**Records contained in a dataset**:
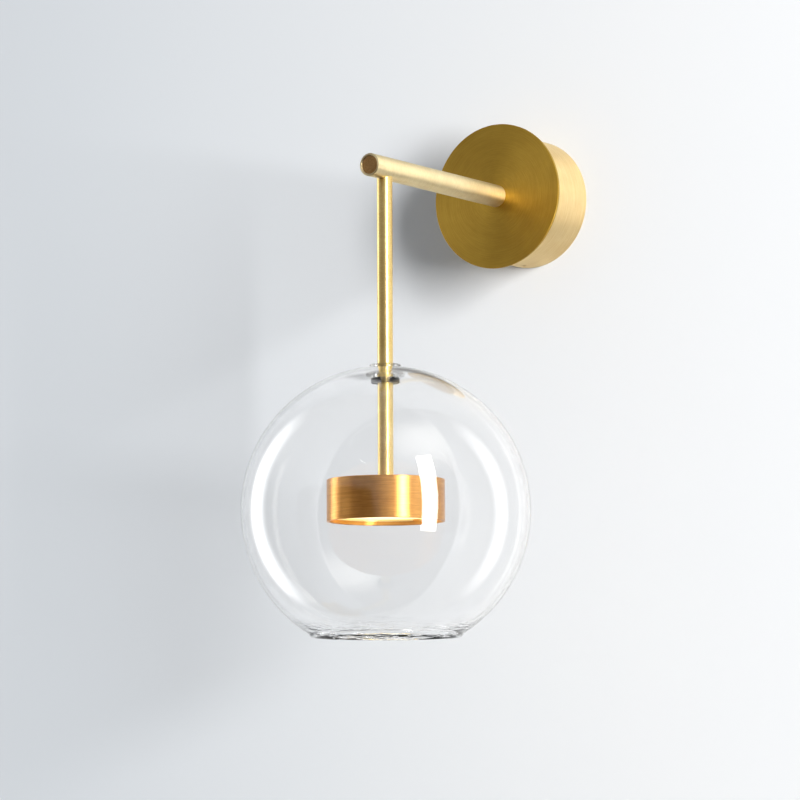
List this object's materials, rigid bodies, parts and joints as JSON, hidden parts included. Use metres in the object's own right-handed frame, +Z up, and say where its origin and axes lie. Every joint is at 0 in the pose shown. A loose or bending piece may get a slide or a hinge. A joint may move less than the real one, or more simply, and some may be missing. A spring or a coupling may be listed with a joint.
{
  "type": "globe wall sconce",
  "caption": "Wall light with a round canopy, a straight arm and a drop rod that carries a clear open glass globe round a flat round lamp head.",
  "frame": {"origin": "centre of the cable hole in the wall bracket, on the wall plane", "axes": "+Y into the wall, +Z up, +X to the right as the fitting is seen from the room"},
  "size_m": [0.2, 0.294, 0.3786],
  "materials": {
    "satin_brass": "satin",
    "turned_brass": "turned",
    "plain_brass": "as machined",
    "zinc_plated_steel": "zinc plated",
    "spring_steel": "blued",
    "black_rubber": "moulded, glossy",
    "clear_silicone": "clear, moulded",
    "clear_glass": "blown, fire-polished lip",
    "cast_aluminium": "machined",
    "white_board": "solder mask",
    "led_phosphor": "silicone dome",
    "white_plastic": "moulded",
    "opal_acrylic": "satin opal",
    "black_plastic": "moulded",
    "board_green": "solder mask",
    "transformer_tape": "wound tape",
    "capacitor_sleeve": "shrink sleeve",
    "tinned_copper": "tinned",
    "green_yellow_pvc": "extruded",
    "brown_pvc": "extruded",
    "blue_pvc": "extruded",
    "white_silicone": "extruded"
  },
  "bodies": {
    "fixture": {"wall_bracket": "zinc_plated_steel", "canopy_drum": "satin_brass", "canopy_grub_screws": "plain_brass", "front_disc": "satin_brass", "arm_tube": "satin_brass", "arm_rear_bush": "plain_brass", "arm_nipple": "zinc_plated_steel", "arm_lock_washer": "zinc_plated_steel", "arm_lock_nut": "zinc_plated_steel", "elbow_block": "plain_brass", "arm_end_cap": "turned_brass", "drop_rod": "satin_brass", "rod_upper_nipple": "zinc_plated_steel", "rod_lower_nipple": "zinc_plated_steel", "globe_clip": "spring_steel", "globe_stop_ring": "black_rubber", "head_housing": "satin_brass", "head_washer": "zinc_plated_steel", "head_lock_nut": "zinc_plated_steel", "heat_sink": "cast_aluminium", "heat_sink_screws": "zinc_plated_steel", "led_board": "white_board", "led_board_screws": "zinc_plated_steel", "led_chips": "led_phosphor", "led_connector": "white_plastic", "reflector_ring": "white_plastic", "diffuser": "opal_acrylic", "diffuser_ring": "satin_brass", "driver_case": "black_plastic", "driver_lid": "black_plastic", "driver_board": "board_green", "driver_transformer": "transformer_tape", "driver_capacitors": "capacitor_sleeve", "driver_screws": "zinc_plated_steel", "terminal_block": "white_plastic", "terminal_tubes": "plain_brass", "terminal_screws": "zinc_plated_steel", "terminal_block_screws": "zinc_plated_steel", "earth_screw": "zinc_plated_steel", "earth_lug": "tinned_copper", "earth_lead": "green_yellow_pvc", "live_lead": "brown_pvc", "neutral_lead": "blue_pvc", "led_cable": "white_silicone"},
    "globe_bush": {"globe_bush": "clear_silicone"},
    "globe": {"glass_globe": "clear_glass"}
  },
  "joints": [
    {"name": "globe_lift", "type": "slide", "parent": "fixture", "child": "globe_bush", "axis": [0, 0, 1], "range_m": [0, 0.129]},
    {"name": "globe_turn", "type": "hinge", "parent": "globe_bush", "child": "globe", "pos_m": [0, -0.194, -0.2385], "axis": [0, 0, 1], "continuous": true}
  ]
}
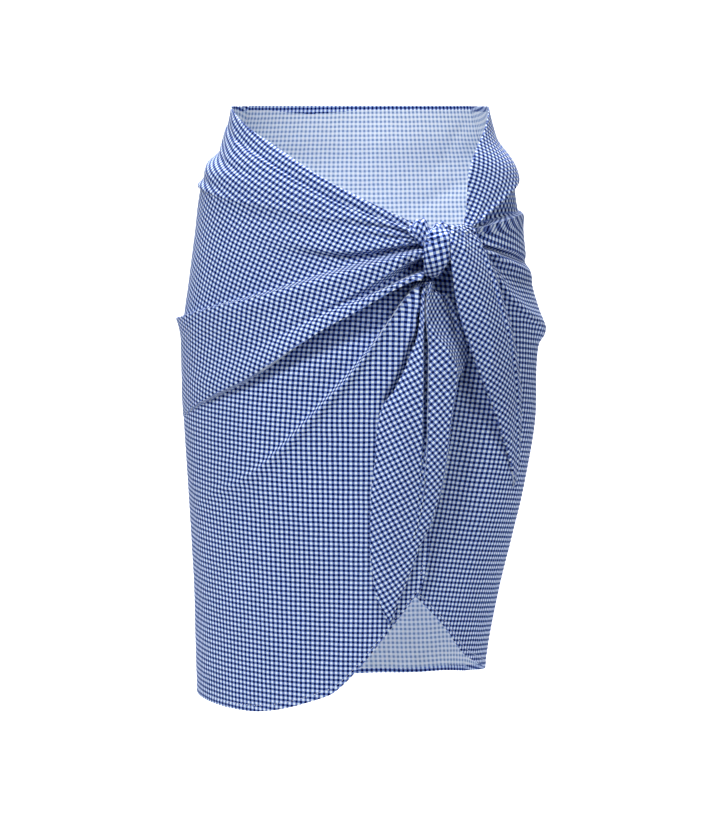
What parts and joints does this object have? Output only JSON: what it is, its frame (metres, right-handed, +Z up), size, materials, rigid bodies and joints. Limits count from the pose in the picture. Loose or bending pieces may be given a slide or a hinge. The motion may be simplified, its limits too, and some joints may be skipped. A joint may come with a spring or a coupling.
{
  "type": "beach cover-up",
  "caption": "Knee-length sarong wrap skirt in small blue and white checks, worn form, tied in a front knot with two hanging ends.",
  "frame": {"origin": "middle of the hollow at the height where the knot grips the hips, where the wearer holds the garment up", "axes": "+Z up from hem to waist, -Y towards the front of the wearer, +X towards the wearer's left, the side of the knot"},
  "size_m": [0.3842, 0.28, 0.622],
  "materials": {
    "cloth": "matte plain weave in a small woven check"
  },
  "bodies": {
    "root": {"back": "cloth", "under_wrap": "cloth", "over_wrap": "cloth", "knot_core": "cloth", "knot_band": "cloth", "long_tail": "cloth", "leaf_tail": "cloth"}
  },
  "joints": []
}
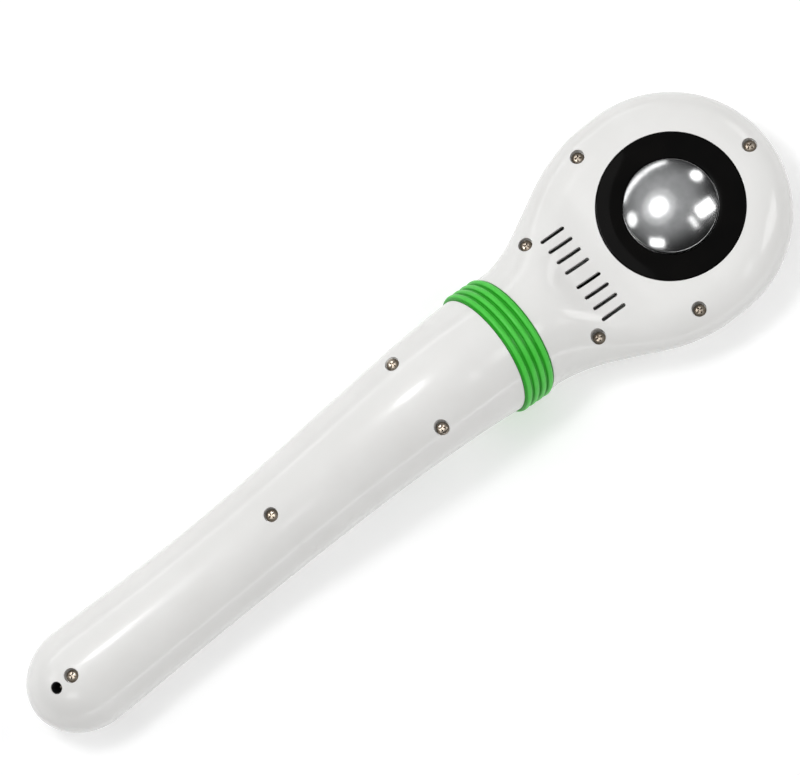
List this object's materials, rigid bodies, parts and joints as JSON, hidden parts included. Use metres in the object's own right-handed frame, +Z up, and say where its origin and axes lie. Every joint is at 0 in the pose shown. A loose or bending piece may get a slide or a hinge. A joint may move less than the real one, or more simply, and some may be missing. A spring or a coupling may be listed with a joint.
{
  "type": "ultrasound therapy device",
  "caption": "Handheld ultrasound therapy wand: round head with a convex metal dome in a black ring, vent slots, green ribbed neck collar, arched white grip with charging inlet.",
  "frame": {"origin": "centre of the bounding box in plan, on the surface the wand lies on", "axes": "+X along the wand toward the treatment head, +Z up out of the treatment dome, +Y across"},
  "size_m": [0.3128, 0.083, 0.0528],
  "materials": {
    "white_abs": "moulded gloss white ABS",
    "bezel_black": "polished black acrylic",
    "dome_metal": "polished, with fine handling marks",
    "seal_rubber": "matte",
    "piezo_ceramic": "fired ceramic",
    "inner_nylon": "glass-filled nylon",
    "screw_nickel": "nickel plated",
    "wire_red": "soft PVC",
    "wire_black": "soft PVC",
    "circuit_board": "solder mask",
    "ferrite": "sintered ferrite",
    "chip_black": "moulded epoxy",
    "sink_aluminium": "extruded",
    "collar_green": "semi-gloss silicone",
    "panel_silver": "satin",
    "button_green": "semi-gloss silicone",
    "button_white": "gloss",
    "led_clear": "clear",
    "cell_sleeve": "shrink sleeve",
    "foam": "closed-cell foam",
    "jack_black": "moulded nylon"
  },
  "bodies": {
    "wand": {"head_front_shell": "white_abs", "head_rear_shell": "white_abs", "handle_front_shell": "white_abs", "handle_rear_shell": "white_abs", "bezel_ring": "bezel_black", "treatment_dome": "dome_metal", "dome_seal": "seal_rubber", "piezo_disc": "piezo_ceramic", "transducer_clamp": "inner_nylon", "neck_tube": "inner_nylon", "buzzer": "inner_nylon", "clamp_screws": "screw_nickel", "head_screws": "screw_nickel", "handle_screws": "screw_nickel", "board_screws": "screw_nickel", "jack_pin": "screw_nickel", "transducer_leads": "wire_red", "battery_leads": "wire_red", "signal_harness": "wire_black", "jack_leads": "wire_black", "driver_board": "circuit_board", "control_board": "circuit_board", "charge_board": "circuit_board", "driver_transformer": "ferrite", "driver_transistors": "chip_black", "switch_bodies": "chip_black", "heat_sink": "sink_aluminium", "neck_collar": "collar_green", "control_panel": "panel_silver", "status_leds": "led_clear", "light_pipes": "led_clear", "battery_cell": "cell_sleeve", "battery_pads": "foam", "dc_jack": "jack_black"},
    "power_key": {"power_button": "button_green", "power_plunger": "chip_black"},
    "level_up_key": {"level_up_button": "button_white", "level_up_plunger": "chip_black"},
    "level_down_key": {"level_down_button": "button_white", "level_down_plunger": "chip_black"}
  },
  "joints": [
    {"name": "power_press", "type": "slide", "parent": "wand", "child": "power_key", "axis": [0, 0, 1], "range_m": [0, 0.0006], "stiffness_N_per_m": 400, "springref_m": -0.0004},
    {"name": "level_up_press", "type": "slide", "parent": "wand", "child": "level_up_key", "axis": [0, 0, 1], "range_m": [0, 0.0006], "stiffness_N_per_m": 400, "springref_m": -0.0004},
    {"name": "level_down_press", "type": "slide", "parent": "wand", "child": "level_down_key", "axis": [0, 0, 1], "range_m": [0, 0.0006], "stiffness_N_per_m": 400, "springref_m": -0.0004}
  ]
}
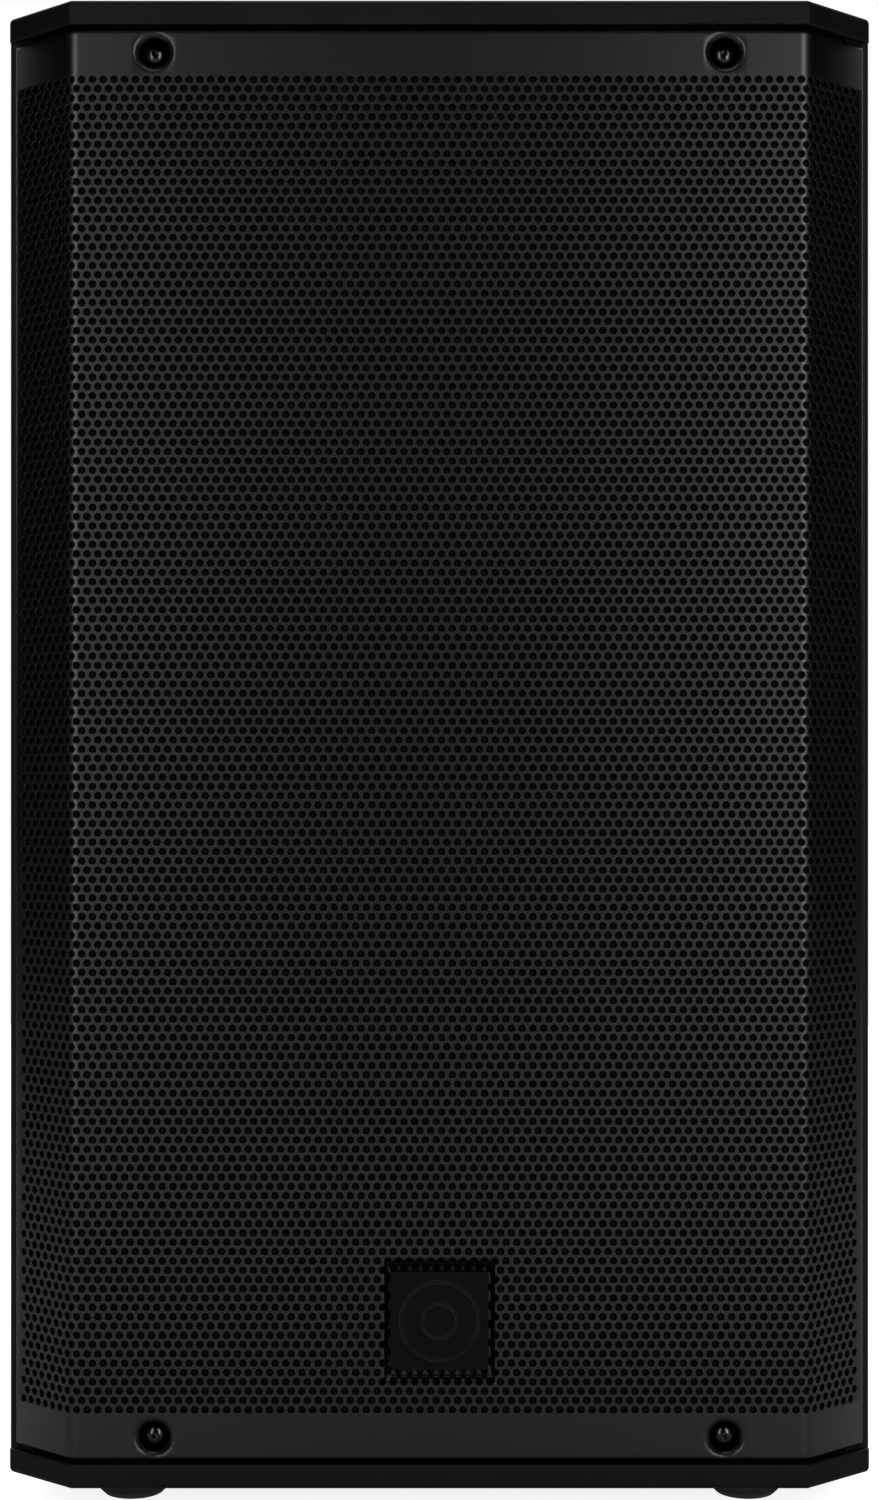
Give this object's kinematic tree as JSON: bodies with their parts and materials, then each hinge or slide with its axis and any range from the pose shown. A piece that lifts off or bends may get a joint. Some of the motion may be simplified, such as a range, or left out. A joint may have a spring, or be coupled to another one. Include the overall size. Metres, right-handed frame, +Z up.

**SET TASK**:
Find the word "from" in the entries, and copy every line it shows up in.

**COMPLETED TASK**:
  "frame": {"origin": "centre of the cable hole in the wall bracket, on the wall plane", "axes": "+Y into the wall, +Z up, +X to the right as the fitting is seen from the room"},
What parts and joints does this object have? Output only JSON: what it is, its frame (metres, right-handed, +Z up), size, materials, rigid bodies and joints. Limits count from the pose in the picture. Loose or bending pieces may be given a slide or a hinge. The motion may be simplified, its limits too, and some joints may be skipped. A joint may come with a spring or a coupling.
  "frame": {"origin": "middle of the hollow at the height where the knot grips the hips, where the wearer holds the garment up", "axes": "+Z up from hem to waist, -Y towards the front of the wearer, +X towards the wearer's left, the side of the knot"},
Give this object's kinematic tree as JSON: bodies with their parts and materials, then each hinge or slide with its axis and any range from the pose shown. A piece that lifts off or bends may get a joint. Some of the motion may be simplified, such as a range, or left out. A joint may have a spring, or be coupled to another one. Include the overall size. Metres, right-handed frame, +Z up.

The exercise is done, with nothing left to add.